Jihan Thabet
Ms. Warren would impose huge tax increases on businesses and billionaires to provide free health coverage for all Americans, but she says she would not raise taxes on the middle class.
Ms. Warren, who has risen steadily in the polls with strong support from liberals excited about her ambitious policy plans, has been under pressure from top rivals like former Vice President Joseph R. Biden Jr. to release details about paying for her biggest plan, “Medicare for all.” Her new proposal marks a turning point for her campaign, in which she will have to sell voters on a tax-and-spending plan that rivals the ambitions of the New Deal and the Great Society while also defending it against both Democratic and Republican criticism.
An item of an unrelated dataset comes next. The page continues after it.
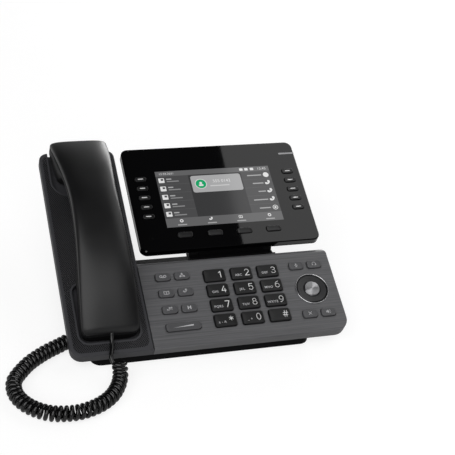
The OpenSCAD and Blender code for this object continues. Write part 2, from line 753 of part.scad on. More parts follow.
// black back shell of the display, with hinge knuckles and a raised back
module display_rear_cover() {
    raise = 3.4;
    color("#141416") on_plate() difference() {
        union() {
            slab(-front_t - 1.5, -front_t) polygon(disp_outline(0));
            frustum(disp_outline(4), -disp_t, disp_outline(0), -front_t - 1.5);
            frustum(back_panel(4), -disp_t - raise, back_panel(0), -disp_t);
            knuckles();
        }
        slab(-disp_t + skin, 1) polygon(disp_outline(4));
        translate([disp_x - barrel_half - knuckle_gap, hinge_s, -hinge_deep]) rotate([0, 90, 0])
            cylinder(2 * (barrel_half + knuckle_gap), barrel_r + 0.6, barrel_r + 0.6);
        translate([disp_x - neck_w / 2 - 1, hinge_s, -hinge_deep]) rotate([0, 90, 0])
            cylinder(neck_w + 2, hinge_pin_r + hinge_run, hinge_pin_r + hinge_run);
        for (i = [-8:8]) translate([disp_x + i * 6, disp_s0 + disp_h - 30, 0])
            slab(-disp_t - raise - 1, -disp_t + skin + 1) slot(2, 14);
    }
}

// side view of the neck: root under the lower housing, scooped arm
module neck_side() {
    lift = 6.2;
    polygon([[neck_s0, tray_n], [keypad_len - 0.9, tray_n], [neck_edge, tray_n + 1.4],
        [neck_edge, tray_n + lift], [neck_edge + 0.5, tray_n + lift], [neck_edge + 3.2, tray_n + 0.4],
        [hinge_s - 4.4, tray_n - 1.8], [hinge_s, -hinge_deep],
        [hinge_s, -hinge_deep - barrel_r], [hinge_s - 10, -hinge_deep - barrel_r - 1],
        [neck_s0, -hinge_deep - barrel_r - 1]]);
}

neck_edge = keypad_len + 0.5;       // where the neck rises behind the cover

// neck: narrow root and hinge barrel, with a wide shoulder behind the cover
module display_neck() {
    color("#0e0e10") on_plate() difference() {
        union() {
            translate([disp_x - barrel_half, 0, 0]) rotate([90, 0, 90]) linear_extrude(2 * barrel_half)
                neck_side();
            translate([disp_x - neck_w / 2, 0, 0]) rotate([90, 0, 90]) linear_extrude(neck_w)
                intersection() {
                    neck_side();
                    translate([neck_edge, -40]) square([hinge_s - barrel_r - 0.7 - neck_edge, 60]);
                }
            translate([disp_x - barrel_half, hinge_s, -hinge_deep]) rotate([0, 90, 0])
                cylinder(2 * barrel_half, barrel_r, barrel_r);
        }
        for (side = [-1, 1]) translate([disp_x + side * (barrel_half - 8) - 8.2, hinge_s, -hinge_deep])
            rotate([0, 90, 0]) cylinder(16.4, hinge_pin_r, hinge_pin_r);
    }
}

// two steel pins pressed into the neck's barrel
module hinge_pins() {
    color("silver") on_plate()
        for (side = [-1, 1]) translate([disp_x + side * (neck_w / 2 - 12) - 11.6, hinge_s, -hinge_deep])
            rotate([0, 90, 0]) cylinder(23.2, hinge_pin_r, hinge_pin_r);
}

/* ---- handset ---- */
hs_s0 = mouth_pocket_s + 2;
hs_s1 = hs_s0 + hs_len;
hs_waist_s = hs_s0 + 106;
hs_top_s = hs_s0 + 101.5;
hs_foot_n = -pocket_depth + hs_seat;
hs_p = 3;           // exponent of the rounded section

function clamp01(t) = max(0, min(1, t));
function smooth(t) = let (u = clamp01(t)) u * u * (3 - 2 * u);
function from_end(s) = min(s - hs_s0, hs_s1 - s);
function round_end(d, r) = d >= r ? 1 : sqrt(1 - pow(1 - d / r, 2));
function hs_part(s) = hs_rise - pow(s - hs_top_s, 2) / (2 * hs_arch_r);
function hs_swell(s, w) = (w - hs_waist) * (1 - cos(180 * clamp01(
    abs(s - hs_waist_s) / (s < hs_waist_s ? hs_waist_s - hs_s0 : hs_s1 - hs_waist_s)))) / 2;
function hs_half(s) = hs_waist + hs_swell(s, s < hs_waist_s ? hs_mouth_w : hs_ear_w)
    - 8 * (1 - round_end(from_end(s), 8));
function hs_up(s) = 1.6 + (hs_end_crown - 1.6 + (hs_crown - hs_end_crown)
    * (1 - pow((s - hs_top_s) / (hs_len / 2 + 4), 2))) * round_end(from_end(s), 6);
function hs_down(s) = hs_grip + (hs_part(s) - hs_foot_n - hs_grip)
    * smooth((abs(s - hs_top_s) - 42) / 18) - 2.2 * (1 - round_end(from_end(s), 3));

hs_k = 12;          // steps across a section
hs_stations = concat([for (d = [0, 0.6, 1.8, 3.6, 6, 9]) hs_s0 + d],
    [for (i = [1:16]) hs_s0 + 9 + (hs_len - 18) * i / 17],
    [for (d = [9, 6, 3.6, 1.8, 0.6, 0]) hs_s1 - d]);

function bulge(v) = sign(v) * pow(abs(v), 2 / hs_p);

// solid through sections: half widths ws, heights hs above (up = 1) or below
// (up = -1) the line ns, at the distances ss
module loft(ss, ws, ns, hs, up) {
    m = len(ss);
    k = hs_k + 1;
    points = [for (i = [0:m - 1], j = [0:hs_k]) let (a = 180 * j / hs_k)
        [axis_x + ws[i] * bulge(cos(a)), ss[i], ns[i] + up * hs[i] * bulge(sin(a))]];
    skin_faces = [for (i = [0:m - 2], j = [0:hs_k]) let (a = i * k + j, b = i * k + (j + 1) % k)
        [a, a + k, b + k, b]];
    faces = concat([[for (j = [0:hs_k]) j]], skin_faces,
        [[for (j = [hs_k:-1:0]) (m - 1) * k + j]]);
    polyhedron(points, up < 0 ? faces : [for (f = faces) [for (i = [len(f) - 1:-1:0]) f[i]]]);
}

// arched back of the handset, hollow from below
module handset_outer_shell() {
    inner = [for (s = hs_stations) if (from_end(s) > hs_wall) s];
    drop = 0.8;     // how far the hollow runs out below the parting line
    color("#3b3b3e") on_plate() difference() {
        loft(hs_stations, [for (s = hs_stations) hs_half(s)], [for (s = hs_stations) hs_part(s)],
            [for (s = hs_stations) hs_up(s)], 1);
        loft(inner, [for (s = inner) hs_half(s) - hs_wall], [for (s = inner) hs_part(s) - drop],
            [for (s = inner) hs_up(s) - hs_wall + drop], 1);
    }
}

mouth_s = hs_s0 + 24;
ear_s = hs_s1 - 23;
capsule_n = hs_foot_n + 1.8;        // floor under a capsule

// grip side of the handset with the mouth and ear ends
module handset_inner_shell() {
    color("#1b1b1d") on_plate() difference() {
        loft(hs_stations, [for (s = hs_stations) hs_half(s)], [for (s = hs_stations) hs_part(s)],
            [for (s = hs_stations) hs_down(s)], -1);
        for (s = [mouth_s, ear_s]) translate([axis_x, s, 0]) {
            slab(capsule_n, hs_rise) circle(capsule_r);
            slab(hs_foot_n - 1, capsule_n + eps) {
                circle(1.1, $fn = 16);
                for (a = [0:60:300]) translate(4.6 * [cos(a), sin(a)]) circle(1.1, $fn = 16);
            }
        }
    }
}

// earpiece and microphone capsules
module handset_capsules() {
    color("#77787a") on_plate() for (s = [mouth_s, ear_s]) translate([axis_x, s, capsule_n])
        rotate_extrude() polygon([[3, 0], [capsule_r, 0], [capsule_r, 4.5], [8, 6.5], [0, 6.5], [0, 1.2], [3, 1.2]]);
}

/* ---- cord ---- */
function unit(v) = v / norm(v);
function tangent(p, i) = unit(p[min(i + 1, len(p) - 1)] - p[max(i - 1, 0)]);

// tube of radius r swept along the points p, with its ends closed
module tube(p, r, sides) {
    m = len(p);
    points = [for (i = [0:m - 1]) let (t = tangent(p, i), u = unit(cross(t, [0.3, 0.2, 1])), v = cross(t, u))
        for (j = [0:sides - 1]) let (a = 360 * j / sides) p[i] + r * (cos(a) * u + sin(a) * v)];
    faces = concat([[for (j = [0:sides - 1]) j]],
        [for (i = [0:m - 2], j = [0:sides - 1]) let (a = i * sides + j, b = i * sides + (j + 1) % sides)
            [a, a + sides, b + sides, b]],
        [[for (j = [sides - 1:-1:0]) (m - 1) * sides + j]]);
    polyhedron(points, faces);
}

// straight ends of the cord: out of the body, and up to the handset
module cord_tail() {
    color("#0c0c0d") {
        tube(lead_pts, cord_d / 2, 8);
        tube(tail_pts, cord_d / 2, 8);
    }
}

// outer shape of the coiled stretch, lying in a loop
module cord_coil() {
    color("#0c0c0d") tube(coil_pts, coil_d / 2, 12);
}

lower_housing();
keypad_cover();
cradle_cover();
foot_stand();
rubber_feet();
housing_screws();
main_board();
keypad_mat();
hook_switch();
nav_trim_ring();
loudspeaker();
display_neck();
hinge_pins();
display_front();
display_rear_cover();
lcd_panel();
handset_outer_shell();
handset_inner_shell();
handset_capsules();
cord_tail();
cord_coil();
number_key(0);  // key_1
number_key(1);  // key_2
number_key(2);  // key_3
number_key(3);  // key_4
number_key(4);  // key_5
number_key(5);  // key_6
number_key(6);  // key_7
number_key(7);  // key_8
number_key(8);  // key_9
number_key(9);  // key_star
number_key(10);  // key_0
number_key(11);  // key_hash
function_key(fkeys_x[0], fkeys_s[0]);  // key_voicemail
function_key(fkeys_x[1], fkeys_s[0]);  // key_conference
function_key(fkeys_x[0], fkeys_s[1]);  // key_directory
function_key(fkeys_x[1], fkeys_s[1]);  // key_redial
function_key(fkeys_x[0], fkeys_s[2]);  // key_transfer
function_key(fkeys_x[1], fkeys_s[2]);  // key_hold
volume_key();
function_key(rkeys_x[0], rkeys_s[0]);  // key_mute
function_key(rkeys_x[1], rkeys_s[0]);  // key_headset
function_key(rkeys_x[0], rkeys_s[1]);  // key_cancel
function_key(rkeys_x[1], rkeys_s[1]);  // key_speaker
nav_ring();
nav_ok();
line_key(0, 0);  // line_key_left_1
line_key(0, 1);  // line_key_left_2
line_key(0, 2);  // line_key_left_3
line_key(0, 3);  // line_key_left_4
line_key(0, 4);  // line_key_left_5
line_key(1, 0);  // line_key_right_1
line_key(1, 1);  // line_key_right_2
line_key(1, 2);  // line_key_right_3
line_key(1, 3);  // line_key_right_4
line_key(1, 4);  // line_key_right_5
soft_key(0);  // soft_key_1
soft_key(1);  // soft_key_2
soft_key(2);  // soft_key_3
soft_key(3);  // soft_key_4
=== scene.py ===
import math

import bpy
import numpy as np
from mathutils import Matrix, Quaternion, Vector


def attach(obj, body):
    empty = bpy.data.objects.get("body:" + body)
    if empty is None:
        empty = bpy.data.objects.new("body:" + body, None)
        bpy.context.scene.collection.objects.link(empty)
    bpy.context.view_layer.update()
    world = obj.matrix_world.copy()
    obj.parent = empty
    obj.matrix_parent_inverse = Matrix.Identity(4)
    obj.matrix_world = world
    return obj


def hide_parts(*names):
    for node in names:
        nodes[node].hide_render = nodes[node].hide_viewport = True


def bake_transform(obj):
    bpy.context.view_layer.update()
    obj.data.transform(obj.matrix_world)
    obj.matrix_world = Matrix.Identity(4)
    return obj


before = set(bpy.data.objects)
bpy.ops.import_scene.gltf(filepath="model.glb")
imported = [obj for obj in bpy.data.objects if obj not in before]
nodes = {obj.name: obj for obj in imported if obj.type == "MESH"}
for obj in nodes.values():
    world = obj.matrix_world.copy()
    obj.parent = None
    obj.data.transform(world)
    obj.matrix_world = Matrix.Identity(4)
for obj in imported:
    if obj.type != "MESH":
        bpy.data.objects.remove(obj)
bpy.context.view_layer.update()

# Sizes in millimetres, as the part's source has them. x runs across the phone,
# s up its sloping top from the front edge, and n square to that top.
TILT = math.radians(20)
FRONT_Y, FRONT_Z = -99.737, 18.0
ACROSS = np.array([1.0, 0.0, 0.0])
UP_SLOPE = np.array([0.0, math.cos(TILT), math.sin(TILT)])
OUT = np.array([0.0, -math.sin(TILT), math.cos(TILT)])
X_LEFT, SEAM_X = -122.0, -53.0       # the cradle's half runs from the left edge to the seam
AXIS_X = -87.5                       # middle of the handset and of its cradle
KEYS_X, KEYS_S = 37.0, 42.5          # middle of the twelve number keys
KEY_PITCH_X, KEY_PITCH_S = 24.6, 14.93


def on_plate(x, s, n):
    """Place of a point in metres: x across, s up the slope, n out of the sloping top."""
    x, s, n = np.broadcast_arrays(np.asarray(x, float), s, n)
    start = np.array([0.0, FRONT_Y, FRONT_Z])
    return (start + x[..., None] * ACROSS + s[..., None] * UP_SLOPE + n[..., None] * OUT) * 0.001


def linear(hex_colour):
    """sRGB hex to linear RGBA: below 0.04 a straight line, above it a power of 2.4."""
    v = [int(hex_colour[i:i + 2], 16) / 255 for i in (1, 3, 5)]
    return [c / 12.92 if c <= 0.04045 else ((c + 0.055) / 1.055) ** 2.4 for c in v] + [1.0]


# ---------------------------------------- meshes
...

Under Ms. Warren’s plan, employer-sponsored health insurance — which more than half of Americans now receive — would be eliminated and replaced by free government health coverage for all Americans, a fundamental shift from a market-driven system that has defined health care in the United States for decades but produced vast inequities in quality, service and cost.
Ms. Warren would pay for the $20.5 trillion in new federal spending through a mix of sources, including:
Requiring employers to pay the government a similar amount to what they are currently spending on their employees’ health care, totaling $8.8 trillion over a decade.
Changing how investment gains are taxed for the top 1 percent of households, raising $2 trillion, and ramping up her signature wealth tax proposal to be steeper on billionaires, raising another $1 trillion.
Creating a tax on financial transactions like stock trades, bringing in $800 billion.
She is also counting on $800 billion in cuts to military spending.